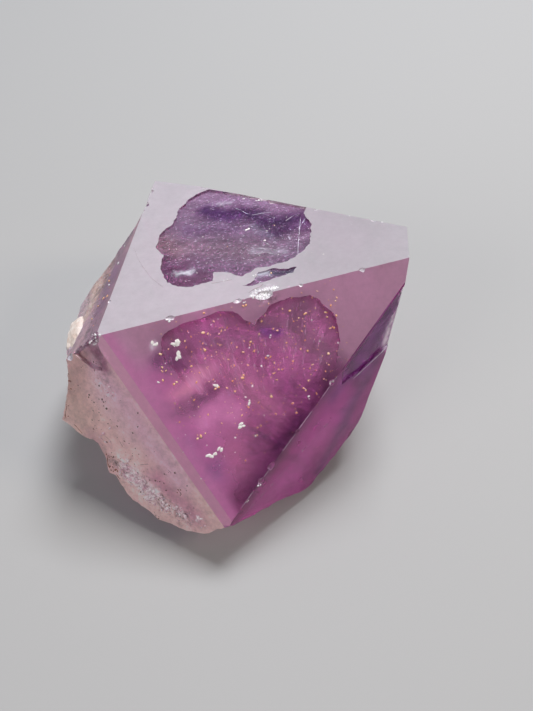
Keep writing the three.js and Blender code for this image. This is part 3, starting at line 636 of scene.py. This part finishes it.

--

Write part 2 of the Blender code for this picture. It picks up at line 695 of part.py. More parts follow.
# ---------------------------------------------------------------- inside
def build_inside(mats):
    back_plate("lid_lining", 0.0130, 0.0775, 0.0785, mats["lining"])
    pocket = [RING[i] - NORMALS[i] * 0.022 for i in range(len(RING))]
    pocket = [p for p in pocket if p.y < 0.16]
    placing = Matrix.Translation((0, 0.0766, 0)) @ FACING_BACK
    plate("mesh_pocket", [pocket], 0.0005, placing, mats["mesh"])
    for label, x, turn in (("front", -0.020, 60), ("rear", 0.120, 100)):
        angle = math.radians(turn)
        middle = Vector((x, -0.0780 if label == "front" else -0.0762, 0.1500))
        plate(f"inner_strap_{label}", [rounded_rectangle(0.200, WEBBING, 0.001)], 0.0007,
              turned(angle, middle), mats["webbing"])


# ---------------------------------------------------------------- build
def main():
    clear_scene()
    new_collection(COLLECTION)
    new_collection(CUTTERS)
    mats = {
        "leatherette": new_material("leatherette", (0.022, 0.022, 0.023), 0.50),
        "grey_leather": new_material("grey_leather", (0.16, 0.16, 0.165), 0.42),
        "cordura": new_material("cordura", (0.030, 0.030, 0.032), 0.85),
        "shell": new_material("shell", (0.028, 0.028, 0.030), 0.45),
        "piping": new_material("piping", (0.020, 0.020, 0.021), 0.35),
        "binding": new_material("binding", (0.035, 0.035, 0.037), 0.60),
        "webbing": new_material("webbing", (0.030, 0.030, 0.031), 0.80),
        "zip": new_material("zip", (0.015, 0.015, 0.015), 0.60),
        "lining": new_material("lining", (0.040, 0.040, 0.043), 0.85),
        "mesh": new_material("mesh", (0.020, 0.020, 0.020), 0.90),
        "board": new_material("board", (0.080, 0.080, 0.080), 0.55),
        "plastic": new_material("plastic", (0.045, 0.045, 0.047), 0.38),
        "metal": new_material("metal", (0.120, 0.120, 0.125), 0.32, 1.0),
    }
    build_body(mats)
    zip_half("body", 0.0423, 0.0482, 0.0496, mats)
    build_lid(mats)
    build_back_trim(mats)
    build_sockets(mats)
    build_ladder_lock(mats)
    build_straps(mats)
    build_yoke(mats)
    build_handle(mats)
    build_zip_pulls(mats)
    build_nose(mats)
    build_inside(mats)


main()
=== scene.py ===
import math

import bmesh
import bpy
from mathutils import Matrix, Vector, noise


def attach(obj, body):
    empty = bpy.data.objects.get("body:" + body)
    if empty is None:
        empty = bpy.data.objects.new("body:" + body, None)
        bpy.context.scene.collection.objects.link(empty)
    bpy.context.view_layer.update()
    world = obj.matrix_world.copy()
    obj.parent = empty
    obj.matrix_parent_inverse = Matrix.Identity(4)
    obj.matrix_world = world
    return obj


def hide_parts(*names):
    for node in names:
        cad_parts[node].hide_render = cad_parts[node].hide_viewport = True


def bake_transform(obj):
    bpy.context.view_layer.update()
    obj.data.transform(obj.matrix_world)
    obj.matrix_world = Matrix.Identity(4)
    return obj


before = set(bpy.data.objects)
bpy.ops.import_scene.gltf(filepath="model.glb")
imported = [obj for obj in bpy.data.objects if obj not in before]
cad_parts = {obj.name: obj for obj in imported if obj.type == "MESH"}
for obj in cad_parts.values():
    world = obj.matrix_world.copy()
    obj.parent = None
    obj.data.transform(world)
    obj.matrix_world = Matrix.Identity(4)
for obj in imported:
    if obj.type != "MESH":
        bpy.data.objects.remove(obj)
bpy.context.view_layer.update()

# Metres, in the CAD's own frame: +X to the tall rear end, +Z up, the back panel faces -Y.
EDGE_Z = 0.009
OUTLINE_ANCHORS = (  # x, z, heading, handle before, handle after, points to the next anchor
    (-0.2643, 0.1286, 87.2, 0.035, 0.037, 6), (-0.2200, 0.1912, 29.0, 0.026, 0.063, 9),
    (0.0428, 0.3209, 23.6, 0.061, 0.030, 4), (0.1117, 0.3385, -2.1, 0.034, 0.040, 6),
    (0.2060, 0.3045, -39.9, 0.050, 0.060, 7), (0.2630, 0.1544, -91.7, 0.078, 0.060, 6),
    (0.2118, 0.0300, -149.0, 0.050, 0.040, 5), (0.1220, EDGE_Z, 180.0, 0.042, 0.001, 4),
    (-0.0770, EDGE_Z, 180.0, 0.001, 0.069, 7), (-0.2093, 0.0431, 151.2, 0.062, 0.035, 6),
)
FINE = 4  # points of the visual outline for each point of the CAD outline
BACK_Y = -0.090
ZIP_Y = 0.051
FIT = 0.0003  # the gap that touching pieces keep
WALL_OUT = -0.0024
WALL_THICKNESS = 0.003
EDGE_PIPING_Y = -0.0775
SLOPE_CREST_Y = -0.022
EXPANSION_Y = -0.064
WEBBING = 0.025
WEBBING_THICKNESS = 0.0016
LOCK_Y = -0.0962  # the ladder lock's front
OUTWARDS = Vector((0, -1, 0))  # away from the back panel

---

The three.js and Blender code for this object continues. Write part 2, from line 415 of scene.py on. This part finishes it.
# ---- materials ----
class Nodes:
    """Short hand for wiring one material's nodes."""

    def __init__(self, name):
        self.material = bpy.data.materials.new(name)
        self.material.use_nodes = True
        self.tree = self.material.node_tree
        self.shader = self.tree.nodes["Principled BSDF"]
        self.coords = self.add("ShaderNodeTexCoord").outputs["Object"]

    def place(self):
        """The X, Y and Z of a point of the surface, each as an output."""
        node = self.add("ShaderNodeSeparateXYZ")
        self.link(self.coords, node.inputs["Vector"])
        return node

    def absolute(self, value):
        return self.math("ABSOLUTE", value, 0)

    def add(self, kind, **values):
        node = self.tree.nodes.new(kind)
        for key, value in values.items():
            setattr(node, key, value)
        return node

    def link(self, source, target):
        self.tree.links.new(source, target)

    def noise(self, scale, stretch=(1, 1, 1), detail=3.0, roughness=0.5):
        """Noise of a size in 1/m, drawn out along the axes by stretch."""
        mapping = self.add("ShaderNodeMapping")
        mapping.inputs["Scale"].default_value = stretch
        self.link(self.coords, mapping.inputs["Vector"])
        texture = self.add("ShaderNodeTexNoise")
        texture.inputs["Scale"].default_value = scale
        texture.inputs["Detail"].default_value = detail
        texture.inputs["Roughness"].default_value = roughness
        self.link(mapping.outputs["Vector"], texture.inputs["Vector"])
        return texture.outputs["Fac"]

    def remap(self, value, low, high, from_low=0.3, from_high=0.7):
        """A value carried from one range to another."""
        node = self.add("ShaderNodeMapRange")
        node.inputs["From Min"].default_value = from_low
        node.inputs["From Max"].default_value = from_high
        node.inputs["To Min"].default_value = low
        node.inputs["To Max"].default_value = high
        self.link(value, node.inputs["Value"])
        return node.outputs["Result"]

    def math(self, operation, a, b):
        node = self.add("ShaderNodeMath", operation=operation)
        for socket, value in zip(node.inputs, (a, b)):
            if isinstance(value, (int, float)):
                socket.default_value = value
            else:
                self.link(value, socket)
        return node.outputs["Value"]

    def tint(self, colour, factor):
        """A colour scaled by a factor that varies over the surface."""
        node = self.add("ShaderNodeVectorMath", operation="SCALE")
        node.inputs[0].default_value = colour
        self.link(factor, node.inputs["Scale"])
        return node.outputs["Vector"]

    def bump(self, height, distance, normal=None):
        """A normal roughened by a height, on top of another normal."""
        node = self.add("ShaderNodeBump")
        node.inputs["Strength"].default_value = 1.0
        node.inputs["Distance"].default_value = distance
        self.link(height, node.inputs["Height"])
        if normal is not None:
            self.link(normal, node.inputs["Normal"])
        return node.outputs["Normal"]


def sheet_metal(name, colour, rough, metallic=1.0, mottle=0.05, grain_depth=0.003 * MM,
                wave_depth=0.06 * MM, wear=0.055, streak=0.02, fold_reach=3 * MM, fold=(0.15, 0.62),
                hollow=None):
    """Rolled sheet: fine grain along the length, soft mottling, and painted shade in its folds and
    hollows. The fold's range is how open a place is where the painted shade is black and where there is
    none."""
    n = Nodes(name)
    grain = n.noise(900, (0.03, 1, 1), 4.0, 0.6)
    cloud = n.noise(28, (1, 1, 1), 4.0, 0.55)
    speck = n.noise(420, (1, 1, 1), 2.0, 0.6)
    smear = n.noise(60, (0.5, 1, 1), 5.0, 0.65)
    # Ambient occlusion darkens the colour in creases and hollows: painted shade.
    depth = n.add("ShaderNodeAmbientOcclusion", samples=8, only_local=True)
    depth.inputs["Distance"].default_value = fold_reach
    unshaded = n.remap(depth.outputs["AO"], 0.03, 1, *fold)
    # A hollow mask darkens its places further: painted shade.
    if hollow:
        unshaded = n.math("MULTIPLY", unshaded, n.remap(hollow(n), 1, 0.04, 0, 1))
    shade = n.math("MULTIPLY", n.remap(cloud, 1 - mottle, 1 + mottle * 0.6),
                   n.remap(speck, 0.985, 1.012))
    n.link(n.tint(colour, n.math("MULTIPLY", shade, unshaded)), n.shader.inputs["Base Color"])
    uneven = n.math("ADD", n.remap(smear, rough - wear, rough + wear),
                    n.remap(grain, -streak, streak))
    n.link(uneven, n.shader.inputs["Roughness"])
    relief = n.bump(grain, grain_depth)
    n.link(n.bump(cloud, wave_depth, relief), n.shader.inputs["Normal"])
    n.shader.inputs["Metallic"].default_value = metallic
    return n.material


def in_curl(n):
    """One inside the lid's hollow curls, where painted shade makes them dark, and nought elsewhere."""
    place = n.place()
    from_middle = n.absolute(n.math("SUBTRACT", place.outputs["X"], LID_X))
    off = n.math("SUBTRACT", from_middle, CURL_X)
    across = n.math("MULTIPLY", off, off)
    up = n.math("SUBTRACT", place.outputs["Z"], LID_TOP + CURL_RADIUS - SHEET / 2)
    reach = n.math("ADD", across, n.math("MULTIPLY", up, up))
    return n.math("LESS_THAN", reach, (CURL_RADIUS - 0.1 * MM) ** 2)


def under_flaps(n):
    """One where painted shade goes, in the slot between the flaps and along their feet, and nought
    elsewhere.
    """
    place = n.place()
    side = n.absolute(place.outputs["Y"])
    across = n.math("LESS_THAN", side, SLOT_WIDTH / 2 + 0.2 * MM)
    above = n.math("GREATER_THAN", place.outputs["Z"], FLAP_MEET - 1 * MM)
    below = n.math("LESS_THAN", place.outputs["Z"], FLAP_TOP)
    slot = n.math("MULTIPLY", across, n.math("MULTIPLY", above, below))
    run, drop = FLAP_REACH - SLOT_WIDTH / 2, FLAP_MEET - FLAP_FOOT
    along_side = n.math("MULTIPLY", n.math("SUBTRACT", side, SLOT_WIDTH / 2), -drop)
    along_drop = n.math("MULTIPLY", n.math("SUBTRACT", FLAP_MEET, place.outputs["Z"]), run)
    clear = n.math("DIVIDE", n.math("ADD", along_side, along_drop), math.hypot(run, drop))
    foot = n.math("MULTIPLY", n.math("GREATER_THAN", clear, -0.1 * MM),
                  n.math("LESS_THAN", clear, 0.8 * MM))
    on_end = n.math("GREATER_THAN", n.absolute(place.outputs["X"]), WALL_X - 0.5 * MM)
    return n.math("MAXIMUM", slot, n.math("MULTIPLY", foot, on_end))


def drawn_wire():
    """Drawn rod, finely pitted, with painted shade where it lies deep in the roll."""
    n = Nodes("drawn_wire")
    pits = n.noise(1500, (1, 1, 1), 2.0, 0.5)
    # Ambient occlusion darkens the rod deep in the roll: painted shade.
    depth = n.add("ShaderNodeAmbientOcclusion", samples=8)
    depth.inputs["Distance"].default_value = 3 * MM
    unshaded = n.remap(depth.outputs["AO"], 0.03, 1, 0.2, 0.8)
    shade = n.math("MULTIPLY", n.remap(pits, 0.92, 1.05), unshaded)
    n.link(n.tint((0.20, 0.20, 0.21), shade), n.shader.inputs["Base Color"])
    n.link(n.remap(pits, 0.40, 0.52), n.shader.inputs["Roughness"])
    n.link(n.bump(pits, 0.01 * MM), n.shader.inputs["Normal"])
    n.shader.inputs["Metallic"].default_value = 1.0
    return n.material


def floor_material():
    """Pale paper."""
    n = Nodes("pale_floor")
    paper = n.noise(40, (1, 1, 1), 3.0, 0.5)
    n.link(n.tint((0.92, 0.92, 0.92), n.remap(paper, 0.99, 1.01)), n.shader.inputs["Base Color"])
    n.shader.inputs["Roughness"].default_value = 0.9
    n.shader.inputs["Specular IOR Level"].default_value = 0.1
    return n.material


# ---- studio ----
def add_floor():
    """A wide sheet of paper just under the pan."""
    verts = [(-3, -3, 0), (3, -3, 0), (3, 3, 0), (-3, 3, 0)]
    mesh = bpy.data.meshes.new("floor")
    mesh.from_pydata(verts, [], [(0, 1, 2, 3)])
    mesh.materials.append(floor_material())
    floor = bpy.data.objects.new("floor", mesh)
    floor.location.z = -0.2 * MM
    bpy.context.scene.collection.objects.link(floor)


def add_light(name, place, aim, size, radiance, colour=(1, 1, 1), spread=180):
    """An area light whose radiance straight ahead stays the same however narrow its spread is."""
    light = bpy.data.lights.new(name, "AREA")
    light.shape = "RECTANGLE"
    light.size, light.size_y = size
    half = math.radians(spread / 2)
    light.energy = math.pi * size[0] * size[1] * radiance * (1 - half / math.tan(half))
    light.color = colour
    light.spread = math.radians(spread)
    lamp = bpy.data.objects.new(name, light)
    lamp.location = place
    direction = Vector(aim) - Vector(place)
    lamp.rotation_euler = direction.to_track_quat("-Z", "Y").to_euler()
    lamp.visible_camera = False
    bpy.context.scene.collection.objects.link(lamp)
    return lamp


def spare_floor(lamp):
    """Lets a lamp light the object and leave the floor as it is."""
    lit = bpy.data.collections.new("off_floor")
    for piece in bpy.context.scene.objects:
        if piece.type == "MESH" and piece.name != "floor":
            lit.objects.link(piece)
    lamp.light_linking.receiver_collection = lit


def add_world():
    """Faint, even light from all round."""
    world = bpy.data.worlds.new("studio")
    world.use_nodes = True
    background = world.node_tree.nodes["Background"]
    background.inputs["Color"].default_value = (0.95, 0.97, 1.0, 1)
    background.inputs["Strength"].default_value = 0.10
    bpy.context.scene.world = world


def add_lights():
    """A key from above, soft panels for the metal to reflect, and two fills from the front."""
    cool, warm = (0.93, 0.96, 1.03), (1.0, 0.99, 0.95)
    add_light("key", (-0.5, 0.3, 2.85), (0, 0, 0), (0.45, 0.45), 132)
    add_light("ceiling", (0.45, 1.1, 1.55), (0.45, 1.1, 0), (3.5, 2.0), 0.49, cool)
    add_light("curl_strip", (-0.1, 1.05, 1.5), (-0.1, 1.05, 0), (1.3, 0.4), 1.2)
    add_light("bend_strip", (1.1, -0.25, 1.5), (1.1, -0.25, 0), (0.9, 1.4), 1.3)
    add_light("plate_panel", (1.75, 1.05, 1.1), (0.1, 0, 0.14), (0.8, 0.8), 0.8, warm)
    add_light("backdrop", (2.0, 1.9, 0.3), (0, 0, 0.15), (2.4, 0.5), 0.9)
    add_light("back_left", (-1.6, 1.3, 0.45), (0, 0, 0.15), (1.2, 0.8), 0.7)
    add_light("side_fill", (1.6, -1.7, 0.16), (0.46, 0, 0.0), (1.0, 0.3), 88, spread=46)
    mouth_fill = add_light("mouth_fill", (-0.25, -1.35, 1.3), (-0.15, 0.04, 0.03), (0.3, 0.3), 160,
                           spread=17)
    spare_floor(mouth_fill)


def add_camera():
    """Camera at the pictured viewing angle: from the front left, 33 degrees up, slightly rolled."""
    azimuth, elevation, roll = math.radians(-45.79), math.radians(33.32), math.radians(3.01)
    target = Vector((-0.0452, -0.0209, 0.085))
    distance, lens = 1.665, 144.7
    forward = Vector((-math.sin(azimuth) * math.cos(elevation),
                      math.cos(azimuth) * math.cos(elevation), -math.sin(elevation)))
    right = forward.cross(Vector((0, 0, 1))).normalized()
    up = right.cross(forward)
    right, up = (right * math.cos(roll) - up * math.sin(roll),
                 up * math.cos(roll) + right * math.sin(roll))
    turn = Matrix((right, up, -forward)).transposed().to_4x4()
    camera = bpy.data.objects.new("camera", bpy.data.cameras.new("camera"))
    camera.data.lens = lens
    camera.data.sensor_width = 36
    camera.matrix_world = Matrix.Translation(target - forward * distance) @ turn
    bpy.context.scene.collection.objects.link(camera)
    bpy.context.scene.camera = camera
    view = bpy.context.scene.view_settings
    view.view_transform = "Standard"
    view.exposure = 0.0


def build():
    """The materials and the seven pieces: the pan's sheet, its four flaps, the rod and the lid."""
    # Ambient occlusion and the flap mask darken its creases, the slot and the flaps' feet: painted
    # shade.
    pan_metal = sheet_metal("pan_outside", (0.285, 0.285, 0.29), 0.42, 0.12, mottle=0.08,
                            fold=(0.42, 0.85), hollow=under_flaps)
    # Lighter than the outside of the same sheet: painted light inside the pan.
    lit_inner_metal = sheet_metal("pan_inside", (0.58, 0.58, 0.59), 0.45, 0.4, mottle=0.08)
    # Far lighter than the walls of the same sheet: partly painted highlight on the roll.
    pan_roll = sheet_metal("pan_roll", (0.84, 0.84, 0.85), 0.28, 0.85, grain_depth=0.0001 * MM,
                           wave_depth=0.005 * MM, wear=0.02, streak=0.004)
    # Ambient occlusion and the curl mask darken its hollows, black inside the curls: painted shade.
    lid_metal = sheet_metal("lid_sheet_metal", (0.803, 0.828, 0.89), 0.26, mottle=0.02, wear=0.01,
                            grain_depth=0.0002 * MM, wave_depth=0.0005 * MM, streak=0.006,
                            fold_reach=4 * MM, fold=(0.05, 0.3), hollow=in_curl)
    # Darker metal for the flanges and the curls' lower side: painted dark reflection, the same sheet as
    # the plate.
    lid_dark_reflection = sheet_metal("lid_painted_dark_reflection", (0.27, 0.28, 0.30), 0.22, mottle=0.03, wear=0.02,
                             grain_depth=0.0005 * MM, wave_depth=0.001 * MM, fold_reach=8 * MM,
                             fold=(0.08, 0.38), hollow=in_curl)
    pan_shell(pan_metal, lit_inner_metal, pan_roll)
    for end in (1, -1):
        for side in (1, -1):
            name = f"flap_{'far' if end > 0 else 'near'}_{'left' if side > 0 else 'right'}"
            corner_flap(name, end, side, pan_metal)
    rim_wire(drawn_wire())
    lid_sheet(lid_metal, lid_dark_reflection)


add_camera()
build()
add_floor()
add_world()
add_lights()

#### [What is being asked]
List each line of the entries that holds the string "empty".

#### [Result of this exercise]
    empty = bpy.data.objects.get("body:" + body)
    if empty is None:
        empty = bpy.data.objects.new("body:" + body, None)
        bpy.context.scene.collection.objects.link(empty)
    obj.parent = empty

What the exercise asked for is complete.